Rowan's dream team roasting at Kitten in Bed Stuy
Rowan’s dream team roasting at Kitten in Bed Stuy. Credit: Kitten Coffee

Quote the Roaster: Kitten Coffee’s Rowan Tuckfield

1. Why Brooklyn? What prompted Kitten to start roasting in Bed Stuy?

Brooklyn was the first place I stayed when I visited from Australia in 2003 (a sublet above Topps on N6). I fell in love with the semi-industrial atmosphere and Williamsburg was already taking off as an affordable alternative to the city. When it came to look for industrial space to “burn, bag and drag” coffee, Bedstuy had the space, the subway, access to the BQE and the kind of edge I was hoping for.  

2. What are challenges and perks particular to roasting in NYC?

Challenges: Other than snow, Sandy, and shootings?

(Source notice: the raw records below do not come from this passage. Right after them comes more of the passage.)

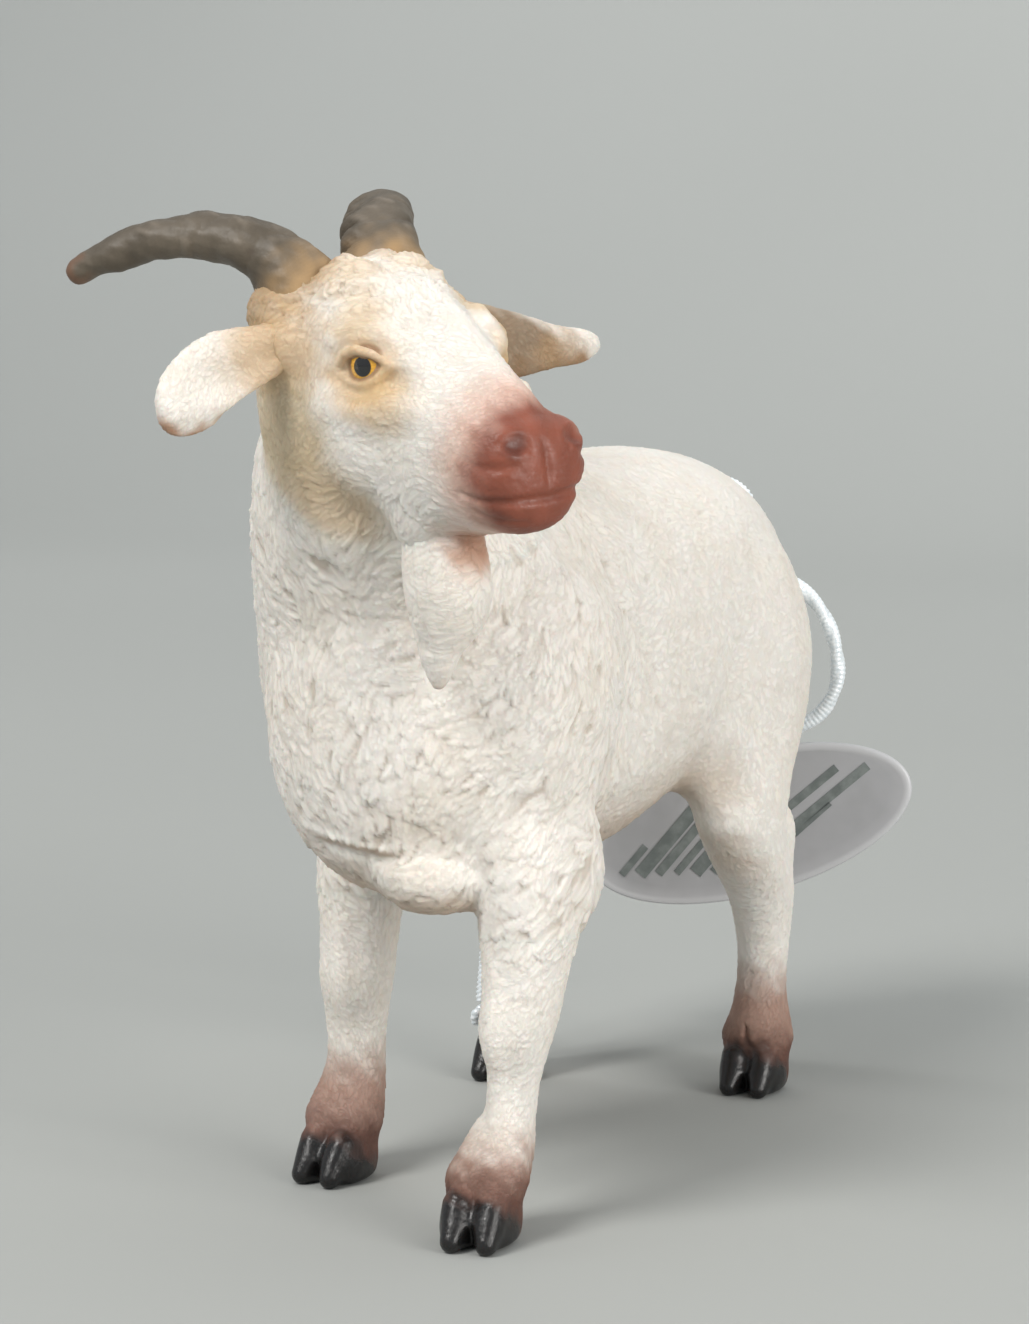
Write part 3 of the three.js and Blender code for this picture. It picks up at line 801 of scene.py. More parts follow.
def sculpt_head(clay):
    def ball(centre, radii, reach, carve=False, sides=True):
        for c in both_sides(centre) if sides else [np.atleast_2d(centre)]:
            clay.ball(from_head(c)[0], radii, reach, HEAD_AXES, carve)

    def stroke(route, radii, reach, carve=False, sides=True):
        for r in both_sides(route) if sides else [np.asarray(route, float)]:
            clay.stroke(from_head(r), radii, reach, carve)

    def crease(route, radius, *rest, sides=True, **more):
        for r in both_sides(route) if sides else [np.asarray(route, float)]:
            clay.crease(from_head(r), radius, *rest, **more)

    # brow, cheek bone, jaw and the bumps of hair on the forehead
    stroke([(-5.0, -7.6, 3.0), (-6.1, -5.4, 3.3), (-6.8, -3.2, 2.8)], (0.3, 0.6, 0.4), 1.4)
    stroke([(-5.4, -11.0, -2.8), (-6.7, -6.5, -3.0), (-7.1, -2.0, -2.5)], (0.6, 0.85, 0.8), 2.0)
    ball((-5.6, -1.6, -6.0), (2.1, 4.0, 3.4), 2.4)
    behind_jaw = [(-6.3, 5.2, 0.0), (-6.4, 4.4, -4.0), (-5.8, 3.2, -8.5), (-4.8, 1.4, -12.5)]
    stroke(behind_jaw, (1.9, 2.2, 2.4, 2.2), 3.4)
    ball((-2.6, -0.6, 6.4), (2.0, 2.8, 1.7), 1.8)
    ball((0.0, -5.0, 5.2), (2.2, 2.4, 1.2), 1.6, sides=False)
    stroke([(0.0, -8.5, 3.2), (0.0, -13.0, 0.0), (-0.3, -17.0, -2.5)], (1.6, 1.4, 1.3), 2.0, sides=False)
    parting = [(0.0, 7.5, 8.4), (0.0, 3.0, 8.6), (-0.2, -1.0, 7.6), (-0.4, -4.0, 6.2)]
    crease(parting, 0.9, 1.6, 0.2, sides=False)
    for start, middle, end in (
        ((-4.6, -0.6, 7.2), (-2.6, -2.8, 6.8), (-0.9, -2.2, 7.0)),
        ((-5.4, -2.4, 6.0), (-3.4, -4.6, 6.0), (-1.4, -4.0, 6.4)),
        ((-5.8, -4.6, 4.6), (-4.0, -6.6, 4.8), (-2.2, -6.4, 5.2)),
        ((-4.8, -7.8, 3.6), (-3.2, -9.4, 3.6), (-1.4, -9.0, 3.8)),
        ((-3.6, 1.8, 8.2), (-1.8, -0.4, 8.0), (-0.4, 0.2, 8.4)),
    ):
        crease([start, middle, end], 0.42, 0.7, 0.3)
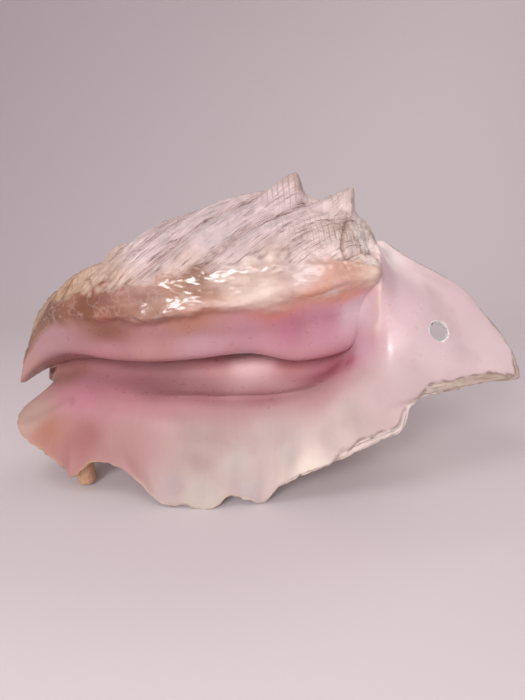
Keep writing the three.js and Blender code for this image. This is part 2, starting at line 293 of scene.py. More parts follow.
def foldsAt(growth, turn):  # folds with rounded crests and sharp valleys, uneven in size
    uneven = 0.6 + 0.4 * np.sin(growth * 1.9 / turn + 1.0)
    return uneven * (np.abs(np.sin(math.pi * growth / turn)) ** 0.7 - 0.55)


def pathDistance(points, path):  # mm from each point to a path of (x, z) places, seen from the front
    flat = points[..., [0, 2]]
    nearest = np.full(flat.shape[:-1], 1e9)
    for start, end in zip(path, path[1:]):
        start, run = np.array(start, float), np.subtract(end, start)
        t = np.clip(((flat - start) @ run) / (run @ run), 0, 1)
        nearest = np.minimum(nearest, np.linalg.norm(flat - start - t[..., None] * run, axis=-1))
    return nearest


def paintTint(points, anchors):  # blends the anchor colours by closeness
    total = np.zeros(points.shape[:2])
    colour = np.zeros(points.shape)
    for place, reach, hexColour in anchors:
        away = distances(points, place) / reach
        weight = 1 / (0.02 + away ** 3.2)
        colour += weight[..., None] * np.array(linear(hexColour)[:3])
        total += weight
    return colour / total[..., None]


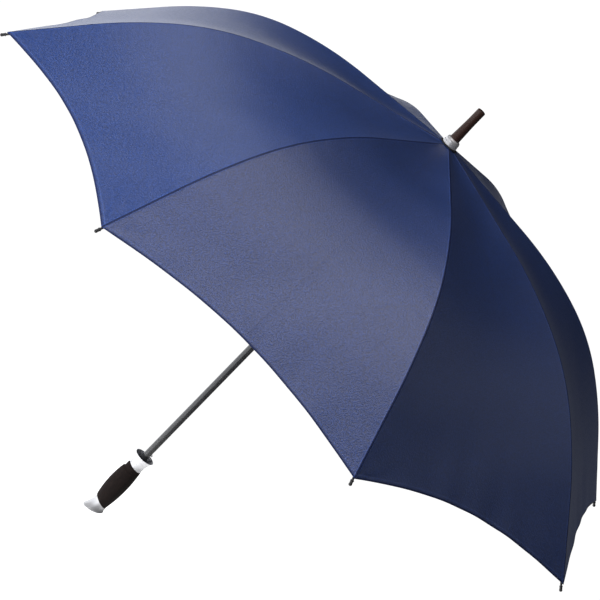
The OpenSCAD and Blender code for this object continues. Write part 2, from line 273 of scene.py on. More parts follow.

With so many new people coming to NY to roast coffee, the biggest challenge is to stay true to our vision of great tasting coffee and our vision splendid of café culture. Not being swayed by the almost yearly trends that coffee seems to be spun around by.

3. What does Kitten see in its future, and the future of NYC’s roasting scene in general?

I think that the coffee scene in NYC is one of the most exciting in the world. Since we started in 2008 I think NYC has caught up with a number of the coffee hot spots around the world and is poised to be a fine coffee leader. In the next 12 months Kitten has a lot on our plate. New premises (thank you gentrification!). A new roaster. And it also looks like we’ll be roasting in London before the year is out. That’ll do!

Kitten's fab bags
Kitten’s fab bags Credit: Kitten Coffee

One of my favorite aspects of Kitten Coffee is its packaging. Just like you shouldn’t judge a book by its cover—but we all do—you shouldn’t judge a coffee by its bag, but I still do. And Kitten’s bags are awesome. They are all printed by hand with a letter press printer and list not only the farmers’ names and tasting notes but also the varietals of coffee and how they were processed.

Rowan, Adam, and Deaton do a top job as ambassadors; I think I might start saving for a “roaster origin” trip to Australia.